(Records from a data collection)
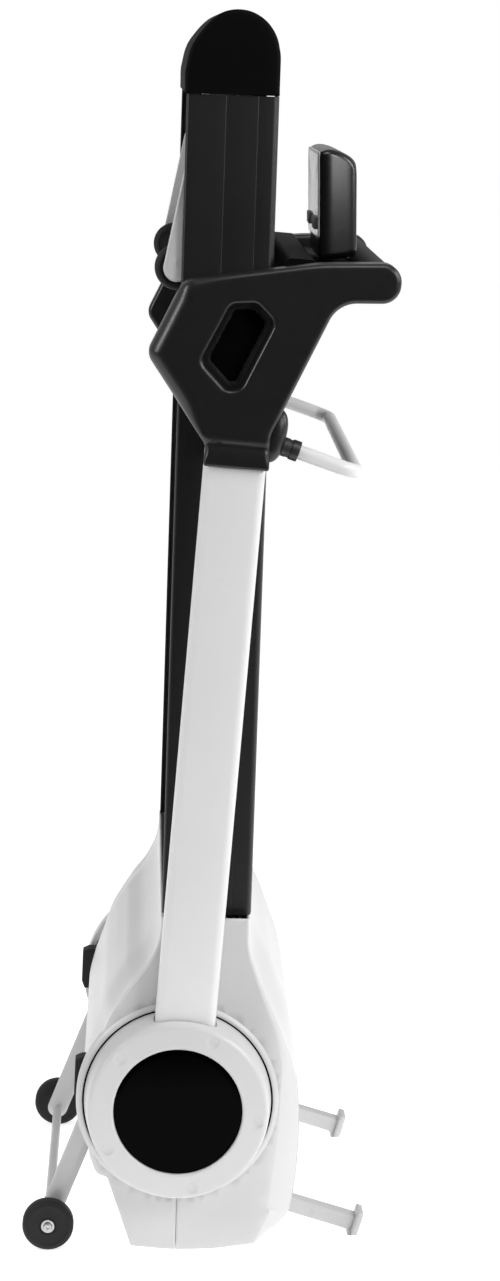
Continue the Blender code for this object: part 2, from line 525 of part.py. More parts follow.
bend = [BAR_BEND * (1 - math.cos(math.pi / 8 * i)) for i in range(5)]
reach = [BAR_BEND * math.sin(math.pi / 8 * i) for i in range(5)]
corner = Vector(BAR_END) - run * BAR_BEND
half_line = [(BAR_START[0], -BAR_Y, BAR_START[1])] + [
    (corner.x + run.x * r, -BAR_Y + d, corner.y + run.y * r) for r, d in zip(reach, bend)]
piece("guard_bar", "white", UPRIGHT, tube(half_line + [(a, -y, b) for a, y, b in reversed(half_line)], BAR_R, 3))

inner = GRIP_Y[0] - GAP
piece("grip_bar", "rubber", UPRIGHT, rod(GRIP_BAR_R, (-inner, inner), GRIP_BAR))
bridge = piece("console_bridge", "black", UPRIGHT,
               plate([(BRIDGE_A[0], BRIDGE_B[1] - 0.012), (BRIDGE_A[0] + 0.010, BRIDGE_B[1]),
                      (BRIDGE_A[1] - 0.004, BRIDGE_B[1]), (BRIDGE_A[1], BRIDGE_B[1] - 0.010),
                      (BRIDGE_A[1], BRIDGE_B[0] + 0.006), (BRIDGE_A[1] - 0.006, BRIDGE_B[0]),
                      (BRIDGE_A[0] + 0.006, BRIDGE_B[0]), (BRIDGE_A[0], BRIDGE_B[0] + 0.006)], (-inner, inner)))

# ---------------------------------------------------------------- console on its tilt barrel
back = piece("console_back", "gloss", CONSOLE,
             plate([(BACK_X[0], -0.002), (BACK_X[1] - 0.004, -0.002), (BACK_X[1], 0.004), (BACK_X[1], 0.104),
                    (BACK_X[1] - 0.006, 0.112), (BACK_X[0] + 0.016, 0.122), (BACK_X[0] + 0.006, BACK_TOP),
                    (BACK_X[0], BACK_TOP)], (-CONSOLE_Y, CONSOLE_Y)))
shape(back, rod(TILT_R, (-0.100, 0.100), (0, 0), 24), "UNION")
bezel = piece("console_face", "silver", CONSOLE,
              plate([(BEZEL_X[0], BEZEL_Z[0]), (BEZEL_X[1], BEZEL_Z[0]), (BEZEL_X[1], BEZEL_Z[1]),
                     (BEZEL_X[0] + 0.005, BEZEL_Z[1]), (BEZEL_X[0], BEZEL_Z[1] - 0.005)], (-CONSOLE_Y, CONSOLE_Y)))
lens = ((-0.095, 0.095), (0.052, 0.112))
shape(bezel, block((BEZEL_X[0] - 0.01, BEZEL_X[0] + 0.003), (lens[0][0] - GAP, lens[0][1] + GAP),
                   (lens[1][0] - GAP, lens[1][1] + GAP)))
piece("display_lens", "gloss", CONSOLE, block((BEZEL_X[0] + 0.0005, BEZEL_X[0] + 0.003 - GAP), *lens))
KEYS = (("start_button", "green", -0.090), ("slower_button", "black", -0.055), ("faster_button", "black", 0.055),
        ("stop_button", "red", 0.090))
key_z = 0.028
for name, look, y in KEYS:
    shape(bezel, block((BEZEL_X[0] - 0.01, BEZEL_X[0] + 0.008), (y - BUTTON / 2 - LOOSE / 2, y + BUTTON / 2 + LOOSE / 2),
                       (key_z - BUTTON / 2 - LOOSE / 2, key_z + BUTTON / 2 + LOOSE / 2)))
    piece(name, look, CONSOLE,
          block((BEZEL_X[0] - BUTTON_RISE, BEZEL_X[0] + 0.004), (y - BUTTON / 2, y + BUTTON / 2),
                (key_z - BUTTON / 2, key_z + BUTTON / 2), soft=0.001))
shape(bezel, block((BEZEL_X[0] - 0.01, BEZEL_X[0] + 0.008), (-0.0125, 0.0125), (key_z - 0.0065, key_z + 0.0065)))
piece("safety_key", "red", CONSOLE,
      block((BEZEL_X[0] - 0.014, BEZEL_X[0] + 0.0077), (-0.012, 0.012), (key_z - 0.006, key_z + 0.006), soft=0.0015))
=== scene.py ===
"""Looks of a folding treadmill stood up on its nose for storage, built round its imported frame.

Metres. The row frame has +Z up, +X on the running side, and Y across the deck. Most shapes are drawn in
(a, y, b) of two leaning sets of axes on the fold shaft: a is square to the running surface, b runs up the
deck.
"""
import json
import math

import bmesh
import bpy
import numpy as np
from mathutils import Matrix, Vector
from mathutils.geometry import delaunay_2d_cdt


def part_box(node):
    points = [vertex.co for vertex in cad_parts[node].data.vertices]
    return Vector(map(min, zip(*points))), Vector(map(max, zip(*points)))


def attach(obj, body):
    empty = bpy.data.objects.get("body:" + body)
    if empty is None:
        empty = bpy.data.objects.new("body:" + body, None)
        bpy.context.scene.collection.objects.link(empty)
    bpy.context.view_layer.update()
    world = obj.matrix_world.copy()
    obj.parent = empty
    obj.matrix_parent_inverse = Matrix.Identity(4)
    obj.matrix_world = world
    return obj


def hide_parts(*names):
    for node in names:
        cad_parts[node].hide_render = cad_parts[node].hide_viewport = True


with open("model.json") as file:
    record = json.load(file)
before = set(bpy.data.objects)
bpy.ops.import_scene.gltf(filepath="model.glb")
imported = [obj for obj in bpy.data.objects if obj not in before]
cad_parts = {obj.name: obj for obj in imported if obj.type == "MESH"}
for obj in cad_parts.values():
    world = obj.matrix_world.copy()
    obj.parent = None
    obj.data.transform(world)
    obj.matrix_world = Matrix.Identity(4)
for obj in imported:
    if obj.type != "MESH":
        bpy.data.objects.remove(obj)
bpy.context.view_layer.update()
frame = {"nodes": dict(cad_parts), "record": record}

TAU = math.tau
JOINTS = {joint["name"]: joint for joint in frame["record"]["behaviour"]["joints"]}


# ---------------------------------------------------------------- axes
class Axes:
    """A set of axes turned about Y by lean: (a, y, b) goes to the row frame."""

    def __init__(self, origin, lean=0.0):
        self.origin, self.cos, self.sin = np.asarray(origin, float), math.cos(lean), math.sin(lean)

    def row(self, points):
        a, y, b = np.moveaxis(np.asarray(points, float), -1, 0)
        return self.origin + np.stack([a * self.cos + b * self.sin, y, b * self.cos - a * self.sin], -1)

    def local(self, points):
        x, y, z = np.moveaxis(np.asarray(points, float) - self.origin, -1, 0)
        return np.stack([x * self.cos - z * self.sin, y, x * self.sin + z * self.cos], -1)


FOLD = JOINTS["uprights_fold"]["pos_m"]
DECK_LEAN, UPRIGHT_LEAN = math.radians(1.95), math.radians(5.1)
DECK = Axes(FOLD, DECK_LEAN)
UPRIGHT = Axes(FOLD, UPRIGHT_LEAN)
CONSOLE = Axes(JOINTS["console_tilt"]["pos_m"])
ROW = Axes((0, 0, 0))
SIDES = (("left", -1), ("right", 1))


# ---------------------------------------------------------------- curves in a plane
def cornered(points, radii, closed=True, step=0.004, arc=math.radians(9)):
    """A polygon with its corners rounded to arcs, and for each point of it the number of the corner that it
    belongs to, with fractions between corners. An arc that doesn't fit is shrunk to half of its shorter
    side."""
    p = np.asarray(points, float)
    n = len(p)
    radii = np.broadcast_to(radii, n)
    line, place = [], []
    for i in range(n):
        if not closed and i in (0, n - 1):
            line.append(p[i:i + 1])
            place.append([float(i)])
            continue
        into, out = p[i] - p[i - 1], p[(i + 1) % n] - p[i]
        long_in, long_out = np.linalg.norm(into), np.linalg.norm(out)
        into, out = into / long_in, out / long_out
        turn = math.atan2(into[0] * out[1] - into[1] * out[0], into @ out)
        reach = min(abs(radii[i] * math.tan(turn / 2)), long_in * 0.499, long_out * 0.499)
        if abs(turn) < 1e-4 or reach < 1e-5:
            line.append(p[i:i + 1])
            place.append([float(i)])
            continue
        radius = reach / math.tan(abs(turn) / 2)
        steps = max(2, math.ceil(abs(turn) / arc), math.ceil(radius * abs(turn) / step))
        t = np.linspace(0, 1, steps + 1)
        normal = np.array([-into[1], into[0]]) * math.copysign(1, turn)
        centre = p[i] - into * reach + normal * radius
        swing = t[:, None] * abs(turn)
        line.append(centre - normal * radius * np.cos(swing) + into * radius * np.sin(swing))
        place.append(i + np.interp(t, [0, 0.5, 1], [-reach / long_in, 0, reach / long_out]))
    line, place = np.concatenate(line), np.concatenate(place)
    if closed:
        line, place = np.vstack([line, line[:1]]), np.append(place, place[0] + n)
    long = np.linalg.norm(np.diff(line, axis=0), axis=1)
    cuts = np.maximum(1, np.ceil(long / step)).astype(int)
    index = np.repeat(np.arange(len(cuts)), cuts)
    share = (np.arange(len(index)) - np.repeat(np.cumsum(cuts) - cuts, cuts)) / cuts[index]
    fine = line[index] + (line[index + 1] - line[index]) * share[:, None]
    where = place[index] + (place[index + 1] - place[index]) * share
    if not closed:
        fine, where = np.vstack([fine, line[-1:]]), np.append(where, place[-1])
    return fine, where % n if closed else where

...

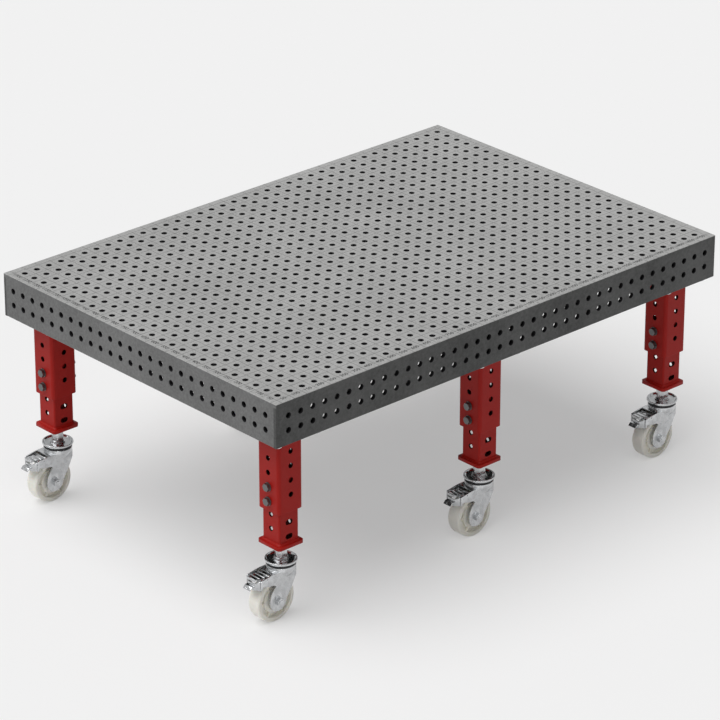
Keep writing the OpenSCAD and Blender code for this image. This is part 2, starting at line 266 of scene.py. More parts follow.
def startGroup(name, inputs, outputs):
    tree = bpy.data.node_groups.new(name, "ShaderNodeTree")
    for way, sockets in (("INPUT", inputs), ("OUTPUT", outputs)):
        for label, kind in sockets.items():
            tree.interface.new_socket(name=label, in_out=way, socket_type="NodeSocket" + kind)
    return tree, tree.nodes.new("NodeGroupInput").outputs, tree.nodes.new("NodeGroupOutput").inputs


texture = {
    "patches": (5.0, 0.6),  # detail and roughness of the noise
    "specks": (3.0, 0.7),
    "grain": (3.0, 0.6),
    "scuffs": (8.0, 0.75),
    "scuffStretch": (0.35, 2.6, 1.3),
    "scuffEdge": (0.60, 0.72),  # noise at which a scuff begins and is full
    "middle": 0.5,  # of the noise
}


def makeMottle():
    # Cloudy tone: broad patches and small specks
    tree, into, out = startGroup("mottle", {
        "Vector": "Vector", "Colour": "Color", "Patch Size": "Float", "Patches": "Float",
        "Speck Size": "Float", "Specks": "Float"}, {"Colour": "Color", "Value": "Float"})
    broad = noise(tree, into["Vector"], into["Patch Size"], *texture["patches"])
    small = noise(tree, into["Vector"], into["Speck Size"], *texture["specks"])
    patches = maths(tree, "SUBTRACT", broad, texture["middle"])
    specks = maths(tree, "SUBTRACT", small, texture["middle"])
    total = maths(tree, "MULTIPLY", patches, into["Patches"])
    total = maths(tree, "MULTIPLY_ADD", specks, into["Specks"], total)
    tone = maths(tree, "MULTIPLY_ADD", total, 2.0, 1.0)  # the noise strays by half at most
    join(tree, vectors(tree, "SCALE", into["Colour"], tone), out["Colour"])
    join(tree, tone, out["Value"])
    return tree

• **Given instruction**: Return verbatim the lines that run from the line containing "key_z + 0.0065)))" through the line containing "from mathutils.geometry import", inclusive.

• **Answer in full**:
shape(bezel, block((BEZEL_X[0] - 0.01, BEZEL_X[0] + 0.008), (-0.0125, 0.0125), (key_z - 0.0065, key_z + 0.0065)))
piece("safety_key", "red", CONSOLE,
      block((BEZEL_X[0] - 0.014, BEZEL_X[0] + 0.0077), (-0.012, 0.012), (key_z - 0.006, key_z + 0.006), soft=0.0015))
=== scene.py ===
"""Looks of a folding treadmill stood up on its nose for storage, built round its imported frame.

Metres. The row frame has +Z up, +X on the running side, and Y across the deck. Most shapes are drawn in
(a, y, b) of two leaning sets of axes on the fold shaft: a is square to the running surface, b runs up the
deck.
"""
import json
import math

import bmesh
import bpy
import numpy as np
from mathutils import Matrix, Vector
from mathutils.geometry import delaunay_2d_cdt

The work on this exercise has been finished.